Whether provisions of section 194Q of the Act shall apply to buyer of the turnover from business is Rs. 10 crore or less

It is clarified that for the purposes of section 194Q of the Act, a buyer is required to have total sales or gross receipts of turnover from the business carried on by him exceeding Rs. 10 crores during the financial year immediately preceding the financial year in which the purchase of goods is carried out.
Hence, the sales or gross receipts or turnover from business carried on by him must exceed Ts. 10 crores.
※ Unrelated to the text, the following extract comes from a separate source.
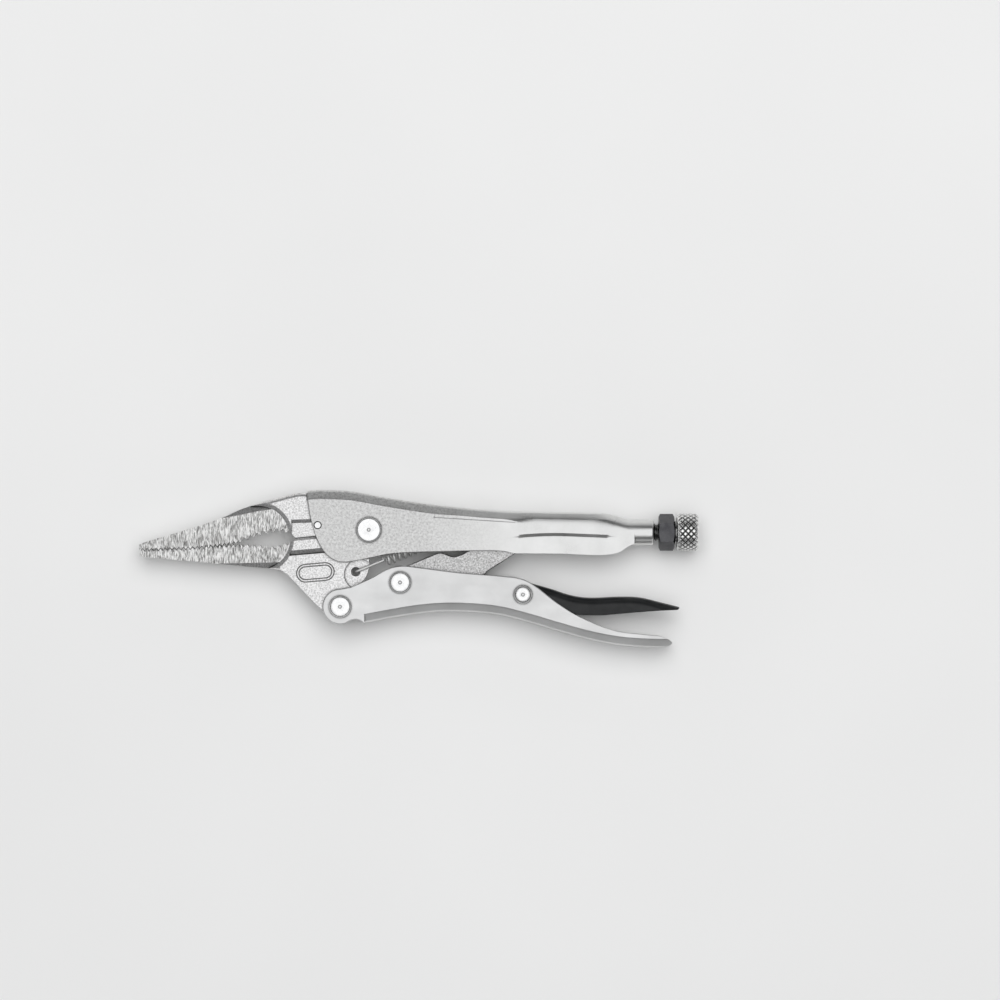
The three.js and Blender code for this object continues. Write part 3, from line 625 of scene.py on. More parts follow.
def forged_and_ground():
    """Forged jaw: sanded body, and a nose with short dense scratches across it."""
    s = Shader("forged_and_ground", Metallic=1.0)
    sand = s.noise(2300, 3, 0.7)
    fine = s.noise(6500, 2, 0.7)
    strokes = s.noise(3700, 3, 0.6, s.stretched((1.0, 0.16, 0.3), 0.06), 0.4)
    streaks = s.noise(5600, 2, 0.6, s.stretched((1.0, 0.14, 0.3), -0.09))
    patches = s.noise(420, 2)
    dx = s.maths("SUBTRACT", s.along("X"), row_x(DISH_X))
    dy = s.maths("SUBTRACT", s.along("Y"), row_y(-2.2))
    square = s.maths("ADD", s.maths("MULTIPLY", dx, dx), s.maths("MULTIPLY", dy, dy))
    round_end = s.between(s.maths("SQRT", square, 0.0), 0.0086, 0.0090, 1.0, 0.0)
    ahead = s.between(s.along("X"), row_x(-31.6), row_x(-30.9), 1.0, 0.0)
    nose = s.maths("MULTIPLY", s.maths("MAXIMUM", round_end, ahead), s.flatness(0.94, 0.98))
    both = s.maths(
        "ADD",
        s.maths("MULTIPLY", s.between(strokes, 0.38, 0.60), 0.62),
        s.maths("MULTIPLY", s.between(streaks, 0.38, 0.62), 0.38),
    )
    both = s.maths("ADD", both, s.spread(patches, -0.14, 0.14))
    ground = s.colours(s.between(both, 0.1, 0.78), (0.20, 0.197, 0.19), (1.0, 0.995, 0.98))
    body = s.colours(s.between(sand, 0.36, 0.60), (0.50, 0.495, 0.49), (0.88, 0.875, 0.87))
    # Painted shade: the colour is darkened in the teeth, the grooves and where the jaws meet other
    # parts.
    s.set("Base Color", s.painted_shade(s.colours(nose, body, ground)))
    s.set(
        "Roughness",
        s.maths(
            "ADD",
            s.spread(fine, 0.28, 0.38),
            s.maths("MULTIPLY", nose, s.spread(streaks, 0.0, 0.08)),
        ),
    )
    s.bump(s.maths("MULTIPLY", both, nose), 0.5, 0.00012)
    s.bump(s.maths("MULTIPLY", sand, s.maths("SUBTRACT", 1.0, nose)), 0.45, 0.00009)
    return s.material


def bright_rivet():
    """Bright formed rivet heads with a faint fine mottle."""
    s = Shader("bright_rivet", Metallic=1.0)
    broad = s.noise(900, 3)
    fine = s.noise(5200, 3, 0.7)
    # Painted shade: the colour is darkened where the head meets the sheet and in its small dimple.
    s.set("Base Color", s.painted_shade(s.toned(broad, (0.80, 0.80, 0.80), (0.92, 0.92, 0.91))))
    s.set("Roughness", s.spread(fine, 0.13, 0.24))
    s.bump(fine, 0.12, 0.00003)
    s.bump(broad, 0.2, 0.00008)
    return s.material


def black_oxide():
    """Black oxide on the release lever's sheet."""
    s = Shader("black_oxide", Metallic=0.0, Specular_IOR_Level=0.35)
    broad = s.noise(300, 3)
    fine = s.noise(4200, 3, 0.65)
    s.set("Base Color", s.toned(broad, (0.006, 0.0065, 0.007), (0.014, 0.015, 0.0155)))
    s.set("Roughness", s.spread(fine, 0.26, 0.38))
    s.bump(fine, 0.2, 0.00004)
    s.bump(broad, 0.12, 0.00015)
    return s.material


def dark_nut():
    """Black-oxide steel of the lock nut, a little glossier than the release lever."""
    s = Shader("dark_nut", Metallic=1.0)
    broad = s.noise(300, 3)
    fine = s.noise(4200, 3, 0.65)
    s.set("Base Color", s.toned(broad, (0.07, 0.07, 0.075), (0.12, 0.12, 0.125)))
    s.set("Roughness", s.spread(fine, 0.20, 0.30))
    s.bump(fine, 0.2, 0.00003)
    return s.material


def knurled_steel():
    """Bright plated steel with painted shade in the bottom of the knurl."""
    s = Shader("knurled_steel", Metallic=1.0)
    fine = s.noise(5000, 3, 0.65)
    smear = s.noise(700, 3)
    bright = s.toned(smear, (0.80, 0.80, 0.79), (0.93, 0.93, 0.92))
    # Painted shade: the colour is darkened deep in the knurl's valleys and round the neck.
    s.set("Base Color", s.painted_shade(bright, 0.0006, 0.05))
    s.set("Roughness", s.spread(fine, 0.18, 0.28))
    s.bump(fine, 0.2, 0.00003)
    return s.material


def bright_screw():
    """Plated turned steel with fine rings from the lathe."""
    s = Shader("bright_screw", Metallic=1.0)
    rings = s.noise(3000, 2, 0.5, s.stretched((1.0, 0.02, 0.02)))
    fine = s.noise(5000, 3, 0.65)
    bright = s.toned(fine, (0.50, 0.50, 0.49), (0.72, 0.72, 0.71))
    # Painted shade: the colour is darkened in the thread's roots and where the barrel and nut
    # close round it.
    s.set("Base Color", s.painted_shade(bright, 0.0012, 0.03))
    s.set("Roughness", s.spread(rings, 0.22, 0.34))
    s.bump(rings, 0.2, 0.00003)
    return s.material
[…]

His turnover or receipts from non-business activity is not to be counted for this purpose.

 

Cross application of section 194-O, section 206C(1H) and section 194Q

  • Under sub-section (3) of section 194-O of the Act, a transaction in respect of which tax has been deducted by the e-commerce operator under sub-section (1), or which is not liable to deduction under sub-section (2), shall not be liable to tax deduction at source under any other provision of Chapter XVII of the Act.
  • Under second proviso to sub-section (1H) of section 206C of the Act, the provisions of this sub-section shall not apply, if the buyer is liable to deduct tax at source under any other provisions of this Act on the goods purchased by him from the seller and has deducted such tax
  • Under sub-section (5) of section 194Q of the Act, the provisions of this section shall not apply to a transaction on which:
    (i) Tax is deductible under any of the provisions of this Act; and
    (ii) Tax is collectible under the provisions of section 206C, other than a transaction on which sub-section (1H) of section 206C applies.

 

After conjoint reading of all these provisions, the following is clarified:

  • If tax has been deducted by the e-commerce operator on a transaction u/s 194-O of the Act [including transactions on which tax is not deducted on account of sub-section (2) of section 194-O], that transaction shall not be subjected to tax deduction u/s 194Q of the Act.
  • Though sub-section (1H) of section 206C of the Act provides exemption from TCS if the buyer has deducted TDS on goods purchased by him, to remove difficulties, it is clarified that this exemption would cover also cover a situation where instead of the buyer the e-commerce operator has deducted TDS on that transaction of sale of goods by seller to buyer through e-commerce operator.
  • If a transaction is both within the purview of section 194-O of the Act as well as section 194Q of the Act, the tax is required to be deducted u/s 194-O of the Act and not under section 194Q of the Act.
  • Similarly, if a transaction is both within the purview of section 194-O of the Act as well as section 206C(1H) of the Act, tax is required to be deducted u/s 194-O of the Act. The transaction shall come out of the purview of section 206C(1H) of the Act after tax has been deducted by the e-commerce operator on that transaction. Once the e-commerce operator has deducted the tax on a transaction, the seller is not required to collect tax under section 206C(1H) of the Act on the same transaction.

It is clarified that here primary responsibility is on e-commerce operator to deduct the tax under section 194-O of the Act and that responsibility cannot be condoned if the seller has collected the tax u/s 206C(1H) of the Act. This is for the reason that the rate of TDS u/s 194-O is higher than the rate of TCS u/s 206C(1H).

  • If a transaction is both within the purview of section 194Q as well as section 206C(1H) of the Act, the tax is required to be deducted under section 194Q of the Act. The transaction shall come out of the purview of section 206C(1H) of the Act after tax has been deducted by the buyer on that transaction. However, if, for any reason, tax has been collected by the seller u/s 206C(1H) of the Act, before the buyer could deduct tax u/s 194Q of the Act on the same transaction, such transaction would not be subjected to tax deduction again by the buyer. This concession is provided to remove difficulty, since the tax rate if deduction and collection are same in section 194Q and section 206C(1H) of the Act.